The pollsters can be understood, since they highlight societal moods. But there is the question: do they always only mirror societal moods and never shape them by the very formulation of the question? If not, should they and do they have the right to do so? Here is, for example, a recent ROMIR poll about oligarchs and the need to review privatization. Formulated like this (ROMIR, quoted by the official website): "How do you assess the role of major capitalists ("oligarchs") in Russian history during the 1990s?" Doesn't this somehow prompt the post-Soviet individual, who has had it drummed into his head from his schooldays that capitalists are "the damn bourgeois", while oligarchs can be used to scare children over the last decade?

The Public Opinion Foundation provides a survey of its own, but it also has a tinge of "class hatred." "Some believe it's impossible to make a lot of money in Russia without breaking the law. Others believe that it is possible to make a lot of money in Russia without breaking the law. Which view do you support, the first or the second?" This is the wording used in a poll done on July 12. To be sure, there is no legal way to make a lot of money - 70% (!) of respondents happily agree.
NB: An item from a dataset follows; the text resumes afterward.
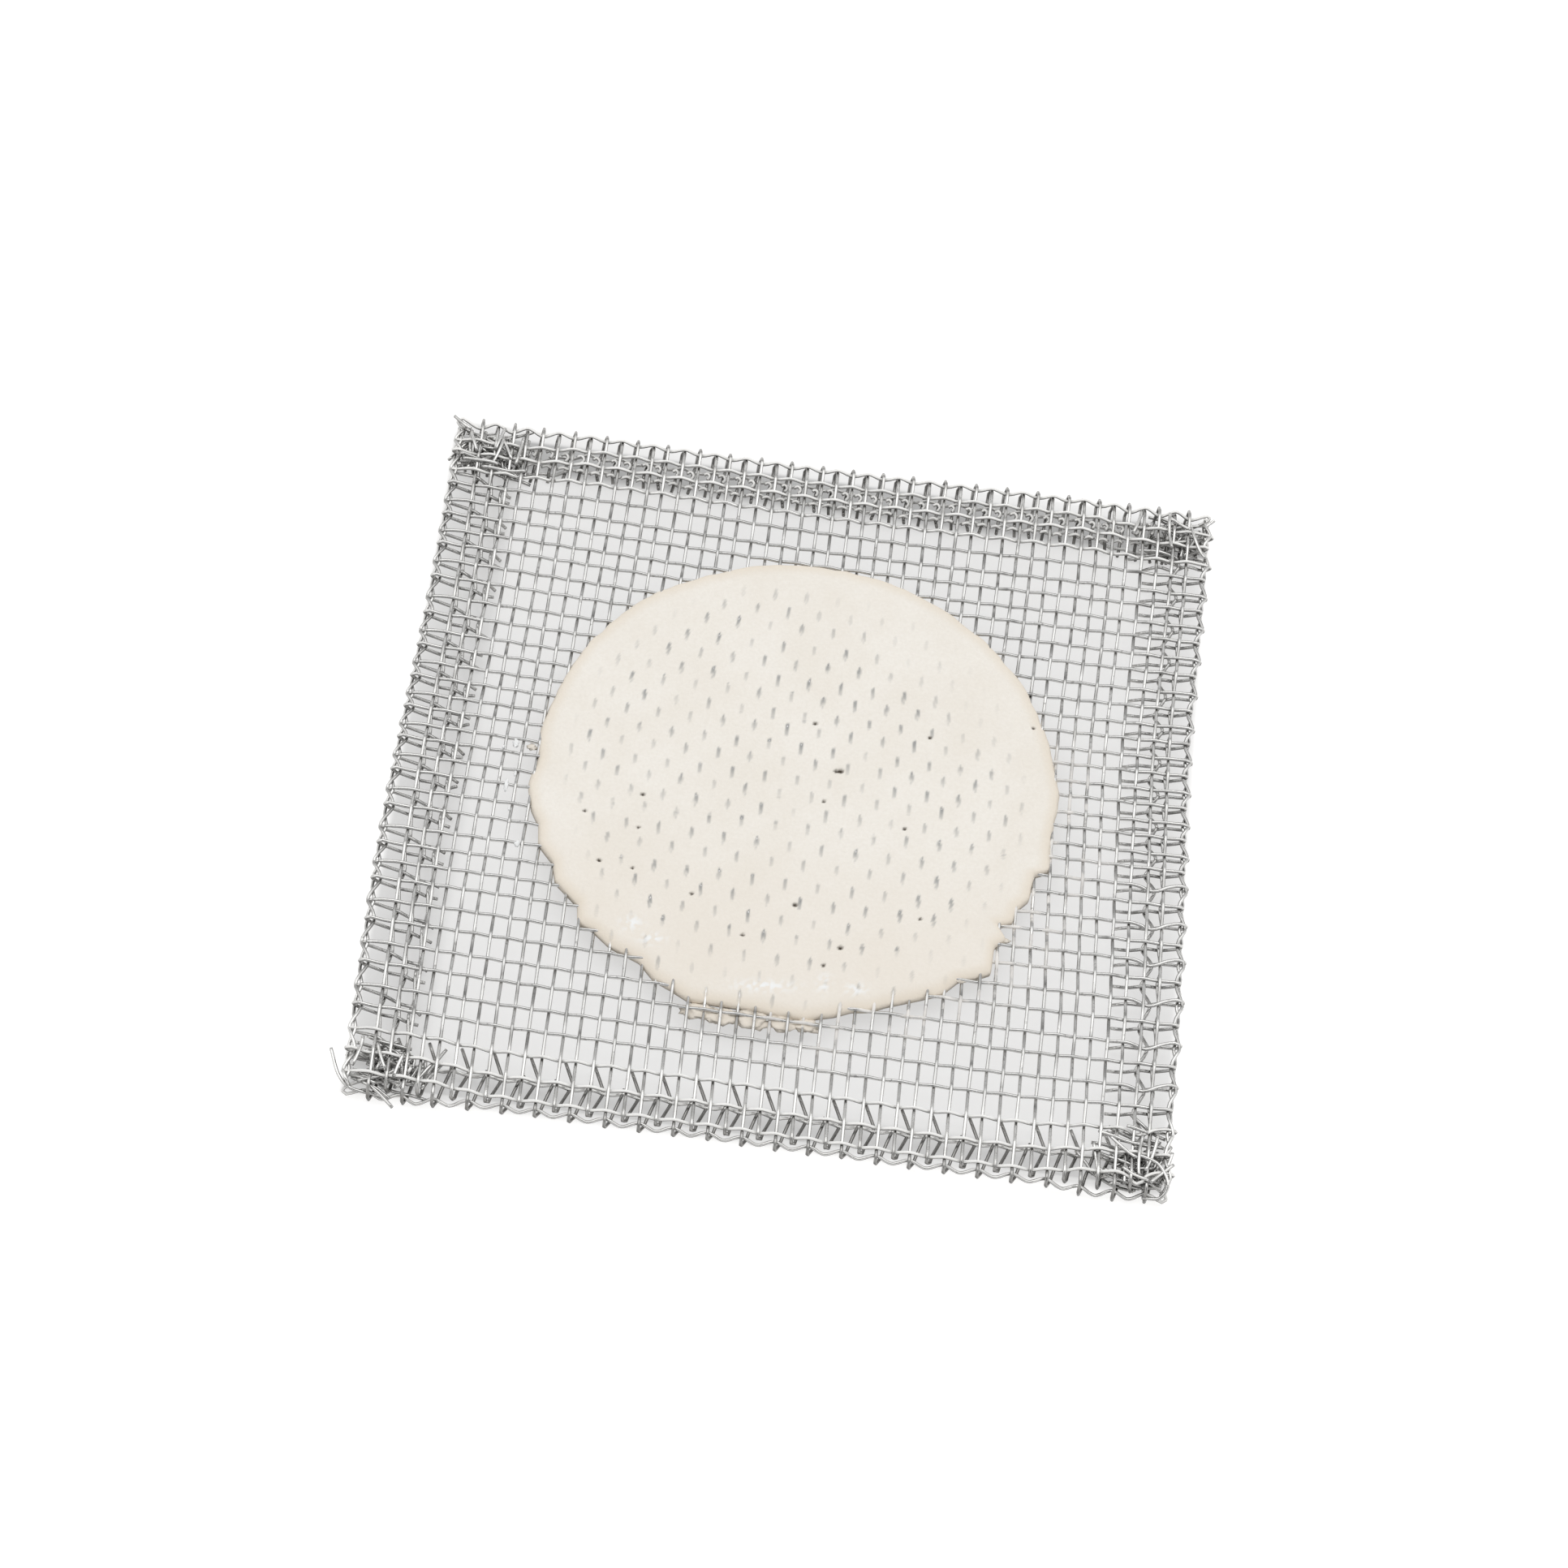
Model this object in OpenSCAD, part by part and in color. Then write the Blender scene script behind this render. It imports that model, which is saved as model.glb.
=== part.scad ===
// Wire gauze: a square of woven wire with its four hems folded under,
// and a round ceramic pad moulded through the middle of the weave.
// The sheet lies flat, face up: X runs along the weft rows, Y along the warps.
// The origin is under the middle of the sheet, on the plane that it rests on.

/* [Sheet] */
// Length of each side of the finished square
side = 125; // [110:1:140]
// Thickness of the wire
wire_d = 0.5; // [0.4:0.05:0.6]
// Distance between neighbouring warps, the wires that run along Y
warp_pitch = 2.54; // [2.3:0.02:2.8]
// Number of weft rows, the wires that run along X
weft_rows = 37; // [31:2:41]
// How much taller the spaces between rows grow towards the first and last row
row_spread = 0.36; // [0:0.02:0.5]
// How much every second space between rows is taller than its neighbours
row_alternation = 0.12; // [0:0.02:0.2]

/* [Hems] */
// Width of the strip that is folded under on each side
hem_width = 10.5; // [9:0.5:13]
// Number of wires that run along each folded strip
hem_wires = 3; // [2:1:4]
// Clearance between one layer of cloth and the next one folded under it
layer_gap = 0.05; // [0.05:0.05:0.3]
// Size of the bevel that stands for the bend of a wire at a fold
bend = 0.4; // [0.2:0.05:0.45]
// Length over which the top and bottom hems thicken towards the corners
corner_ramp = 12; // [8:1:20]

/* [Web] */
// Thickness of the web that holds the warps on top and the wefts below
web = 0.1; // [0.05:0.05:0.2]
// Number of web windows along X
web_bays_x = 1; // [1:1:4]
// Number of web windows along Y
web_bays_y = 2; // [1:1:4]

/* [Ceramic pad] */
// Diameter of the pad
pad_d = 83; // [76:1:88]
// How far the pad stands above the warps
pad_above = 0.15; // [0.1:0.05:0.5]
// How far the pad stands below the wefts
pad_below = 1; // [0.5:0.1:1.5]
// Offset of the pad's centre from the sheet's centre along X
pad_x = -0.25; // [-2:0.25:2]
// Offset of the pad's centre from the sheet's centre along Y
pad_y = 1.5; // [-2:0.25:2]

/* [Hidden] */

half = side / 2;
layer = 2 * wire_d + web;
level = layer + layer_gap;
face = web / 2;
lift = 3 * level + face + wire_d;
flap_end = half - hem_width;
web_end = half - 2 * wire_d;
row_inset = 1.5 * wire_d + layer_gap;
warps_per_half = floor((half - row_inset) / warp_pitch);
warps = [for (i = [-warps_per_half:warps_per_half]) i * warp_pitch];
spaces = weft_rows - 1;

// Place of a space between rows, from -1 at the first to 1 at the last
function along(k) = (2 * k + 1) / spaces - 1;
// Relative height of space k
function space(k) =
    1 + row_spread * pow(along(k), 2)
    + (k % 2 == 1 ? 1 : -1) * row_alternation * abs(along(k));
// Sum of the first k spaces
function spaces_before(k) = k == 0 ? 0 : spaces_before(k - 1) + space(k - 1);
// Place of row j along Y, the first row at the top edge
function row_y(j) =
    (half - row_inset) * (1 - 2 * spaces_before(j) / spaces_before(spaces));
// Distance of folded wire k from the middle of the sheet
function flap_place(k) = half - hem_width * (k + 0.5) / hem_wires;
// Evenly picked member m of the n + 1 that cut a row of count wires into n bays
function picked(m, n, count) = round(m * (count - 1) / n);

rows = [for (j = [0:spaces]) row_y(j)];
tie_rows = [for (m = [0:web_bays_y]) rows[picked(m, web_bays_y, weft_rows)]];
tie_warps = [for (m = [0:web_bays_x]) warps[picked(m, web_bays_x, len(warps))]];

// The top and bottom hems drop from the second level to the fourth at the corners,
// where they pass under the side hems
ramp_end = flap_end - wire_d;
ramp_start = ramp_end - corner_ramp;
function ramp_part(x) = min(1, max(0, (abs(x) - ramp_start) / corner_ramp));
function drop(x) = level * (1 + 2 * ramp_part(x));

// Inner side of a wire with both ends folded under, with the ends of its legs.
// reach is the furthest point of a fold, top and bottom are the outer faces
function legs(reach, top, bottom) = [
    [flap_end, bottom], [flap_end, bottom + wire_d],
    [reach - wire_d, bottom + wire_d], [reach - wire_d, top - wire_d],
    [-reach + wire_d, top - wire_d], [-reach + wire_d, bottom + wire_d],
    [-flap_end, bottom + wire_d], [-flap_end, bottom]
];

// Outline of a wire that folds tight against itself
function tight_fold(reach, top, bottom) = concat(
    [[-reach, bottom], [-reach, top], [reach, top], [reach, bottom]],
    legs(reach, top, bottom)
);

// Outline of a wire that folds round other layers, with its outer corners bevelled
function wide_fold(reach, top, bottom) = concat(
    [[-reach + bend, bottom], [-reach, bottom + bend]],
    [[-reach, top - bend], [-reach + bend, top]],
    [[reach - bend, top], [reach, top - bend]],
    [[reach, bottom + bend], [reach - bend, bottom]],
    legs(reach, top, bottom)
);

// Turns a flat outline in X and Z into a bar of the given width across Y at y
module across_y(y, width = wire_d) {
    translate([0, y + width / 2, 0]) rotate([90, 0, 0]) linear_extrude(width) children();
}

// Turns a flat outline in Y and Z into a bar of the given width across X at x
module across_x(x, width = wire_d) {
    translate([x - width / 2, 0, 0]) rotate([90, 0, 90]) linear_extrude(width) children();
}

// One warp: on top of the web, with a folded leg below the hem's web
module warp(x) {
    across_x(x) polygon(wide_fold(half, face + wire_d, -drop(x) - face - wire_d));
}

// One weft: below the web, with a folded leg above the side hem's web
module weft(y) {
    across_y(y) polygon(tight_fold(half, -face, -level + face));
}

// A wire along a side hem, which turns with the hem into the folded corners
module side_hem_warp(x) {
    across_x(x) polygon(tight_fold(half - wire_d - layer_gap, -level - face, -2 * level + face));
}

// Course of the top or bottom hem in X and Z, raised by rise, from its left fold,
// under the side hem, up to the second level, and down again to its right fold
function course(rise) = [
    [-half, -3 * level + rise], [-ramp_end, -3 * level + rise],
    [-ramp_start, -level + rise], [ramp_start, -level + rise],
    [ramp_end, -3 * level + rise], [half, -3 * level + rise]
];
last = len(course(0)) - 1;

// A wire along the top or bottom hem: it dips below the side hems at the corners,
// and folds back over itself there
module end_hem_weft(y) {
    lower = course(face);
    upper = course(face + wire_d);
    fold_top = -2 * level - face;
    fold_inner = fold_top - wire_d;
    across_y(y) polygon(concat(
        [[-flap_end, fold_inner], [-flap_end, fold_top], [-half, fold_top]],
        lower,
        [[half, fold_top], [flap_end, fold_top], [flap_end, fold_inner]],
        [[half - wire_d, fold_inner], [half - wire_d, upper[last].y]],
        [for (i = [last - 1:-1:1]) upper[i]],
        [[-half + wire_d, upper[0].y], [-half + wire_d, fold_inner]]
    ));
}

// Web of the sheet's face: strips between picked warps and picked wefts
module face_web() {
    for (y = tie_rows) across_y(y) square([2 * web_end, web], center = true);
    for (x = tie_warps) across_x(x) square([2 * web_end, web], center = true);
}

// Web of a hem: short strips that hold the wires along it to the picked legs.
// The outlines are drawn across the hem, on the side that sign gives
module hem_strip(sign, height) {
    near = flap_place(hem_wires - 1) - wire_d / 2;
    far = flap_place(0) + wire_d / 2;
    translate([sign * (near + far) / 2, height]) square([far - near, web], center = true);
}

// Every wire of the sheet, its middle plane at height 0
module weave() {
    for (x = warps) warp(x);
    for (y = rows) weft(y);
    for (sign = [-1, 1], k = [0:hem_wires - 1]) {
        side_hem_warp(sign * flap_place(k));
        end_hem_weft(sign * flap_place(k));
    }
    face_web();
    for (sign = [-1, 1]) {
        for (y = tie_rows) across_y(y) hem_strip(sign, -level);
        for (x = tie_warps) across_x(x) hem_strip(sign, -drop(x));
    }
}

module wire_sheet() {
    color("silver") translate([0, 0, lift]) weave();
}

// The straight part of every wire that passes through the pad
module wires_in_pad() {
    reach = pad_d / 2 + wire_d;
    for (x = warps) {
        if (abs(x - pad_x) < reach) {
            across_x(x) translate([-web_end, face]) square([2 * web_end, wire_d]);
        }
    }
    for (y = rows) {
        if (abs(y - pad_y) < reach) {
            across_y(y) translate([-web_end, -face - wire_d]) square([2 * web_end, wire_d]);
        }
    }
}

// The pad fills the weave, so the wires and the web are cut out of it
module ceramic_pad() {
    pad_bottom = -face - wire_d - pad_below;
    pad_height = layer + pad_above + pad_below;
    color("ivory") translate([0, 0, lift]) difference() {
        translate([pad_x, pad_y, pad_bottom]) cylinder(d = pad_d, h = pad_height, $fn = 96);
        wires_in_pad();
        face_web();
    }
}

wire_sheet();
ceramic_pad();
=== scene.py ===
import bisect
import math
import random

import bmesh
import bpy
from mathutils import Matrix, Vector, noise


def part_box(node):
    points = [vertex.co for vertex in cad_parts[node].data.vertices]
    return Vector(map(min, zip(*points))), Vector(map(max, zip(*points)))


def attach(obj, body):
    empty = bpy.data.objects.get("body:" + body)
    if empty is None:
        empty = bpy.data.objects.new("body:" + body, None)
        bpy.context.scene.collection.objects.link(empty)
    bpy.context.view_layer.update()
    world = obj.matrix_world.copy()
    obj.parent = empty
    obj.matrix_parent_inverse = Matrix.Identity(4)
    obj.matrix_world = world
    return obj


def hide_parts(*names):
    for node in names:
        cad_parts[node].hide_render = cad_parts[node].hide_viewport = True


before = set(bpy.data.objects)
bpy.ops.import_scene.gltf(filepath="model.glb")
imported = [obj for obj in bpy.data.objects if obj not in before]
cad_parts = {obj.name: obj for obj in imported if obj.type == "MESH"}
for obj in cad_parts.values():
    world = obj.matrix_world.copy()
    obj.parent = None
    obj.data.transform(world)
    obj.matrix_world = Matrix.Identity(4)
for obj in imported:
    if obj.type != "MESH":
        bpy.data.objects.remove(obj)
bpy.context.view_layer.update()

# %% [markdown]
# # A laboratory wire gauze with a ceramic centre
#
# A wire gauze is the square of woven wire that stands on a tripod above a burner. Its edges are
# folded under so that no sharp ends stick out, and a round cake of white ceramic is pressed
# into its middle, where it spreads the heat under a beaker.
#
# The engineering model is already loaded: two solids, `wire_sheet` and `ceramic_pad`. Here each
# is dressed in its visible form, in metres, in the model's own frame. X runs along the
# crosswise wires, Y along the lengthwise wires, Z is up.

sheet_low, sheet_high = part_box("wire_sheet")
pad_low, pad_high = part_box("ceramic_pad")
MM = 0.001


def in_mm(*points):
    return [round(v / MM, 2) for point in points for v in point]


print("wire sheet", in_mm(sheet_low, sheet_high))
print("ceramic pad", in_mm(pad_low, pad_high))

# %% [markdown]
# ## The camera comes first
#
# The view is settled first, so that every later render can be judged. The camera looks down
# steeply from in front. It is turned through an azimuth and an elevation, then rolled a little
# about its own line of sight. A long lens keeps the perspective gentle.

# %% Camera
look_at = Vector((-2.37 * MM, 0.51 * MM, sheet_high.z - 0.55 * MM))
view_azimuth = math.radians(-1.866)
view_height = math.radians(57.406)
view_roll = math.radians(9.077)
view_distance = 723.9 * MM

backward = Vector((
    math.sin(view_azimuth) * math.cos(view_height),
    -math.cos(view_azimuth) * math.cos(view_height),
    math.sin(view_height),
))
level_right = Vector((math.cos(view_azimuth), math.sin(view_azimuth), 0))
level_up = backward.cross(level_right)
camera_right = level_right * math.cos(view_roll) + level_up * math.sin(view_roll)
camera_up = level_up * math.cos(view_roll) - level_right * math.sin(view_roll)

camera_data = bpy.data.cameras.new("gauze_camera")
camera_data.sensor_width = 36
camera_data.lens = 105.54
camera_data.clip_start = 0.05
camera = bpy.data.objects.new("gauze_camera", camera_data)
bpy.context.collection.objects.link(camera)
turn = (camera_right, camera_up, backward)
for row in range(3):
    for column in range(3):
        camera.matrix_world[row][column] = turn[column][row]
camera.matrix_world.translation = look_at + backward * view_distance
bpy.context.scene.camera = camera
print("camera at", in_mm(camera.location))

# %% [markdown]
# ## Selecting one thing at a time
#
# Blender's operators act on whatever is selected. Loading the model leaves its solids
# selected, so each step here starts by selecting only the piece that it works on.

# %% A helper that selects one object
def only(piece):
    for other in bpy.context.selected_objects:
        other.select_set(False)
    piece.select_set(True)
    bpy.context.view_layer.objects.active = piece
    return piece


# %% [markdown]
# ## A sheet that isn't quite square
#
# A folded sheet of soft wire never has straight sides. Both long sides bow the same way, and
# the two ends belly out. Four small curves say how far each edge stands out from the ideal
# square, and the wires between are carried along in proportion. A low bulge and two slow waves
# move the middle as well.

# %% How each edge wanders
half = sheet_high.x


def hump(value, centre, width):
    return math.exp(-(((value - centre) / width) ** 2))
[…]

But what is "a lot of money"? For some it is $500 a month; for others it's $500 million. So why can't the poll ask people to define how much is "a lot"? Or specify the focus groups and cities: so $500 a month can't be earned legally either?

We Russians are inconsistent - primarily concerning ourselves. We borrow money from anyone who has it in order to pay the doctor, customs officer, or teacher; and thank our "saviors"; and right away, we are ready to vote in favor of jailing those bourgeois. We ask place "the good girl" (boy) into a good firm, well-paid job; and right away, we are ready to tear that company apart and return it to state ownership. But few take civil service for some reason. Or they take up positions that enable fast promotion to a "hi-bribe" post. To cut it even shorter, we want capitalist shops crammed with goods and socialist anything else.

We do not believe the state, trying to go round it by a curve, where and how possible; and right away, we are ready to trust back our entire life to it. One should be more honest. After all, history does not know examples when "take everything and share" led to mass prosperity and rapid growth of welfare within a country. Within a caste, clan, nomenclature - yes. We have seen this already (maybe, some one still remembers?) and we have not grown richer because of that. Or have you forgotten yourselves borrowing 3 rubles until payday and buying boots by coupons?

There should be fewer poor people, not fewer rich people. Big business isn't "clean and fluffy" in any country, especially not in Russia. But it has started to make an effort to do something not only for itself, but also for others. One very well-known and very wealthy entrepreneur recently said about another: "What can he leave behind him? Only his good name." They have started doing this; not all of them, and perhaps not the way we would prefer. After all, aren't we used to "taking everything and sharing"... But the movement should be from different sides: it is in the state's power to create conditions for those who do not place themselves among the rich or even simply normal.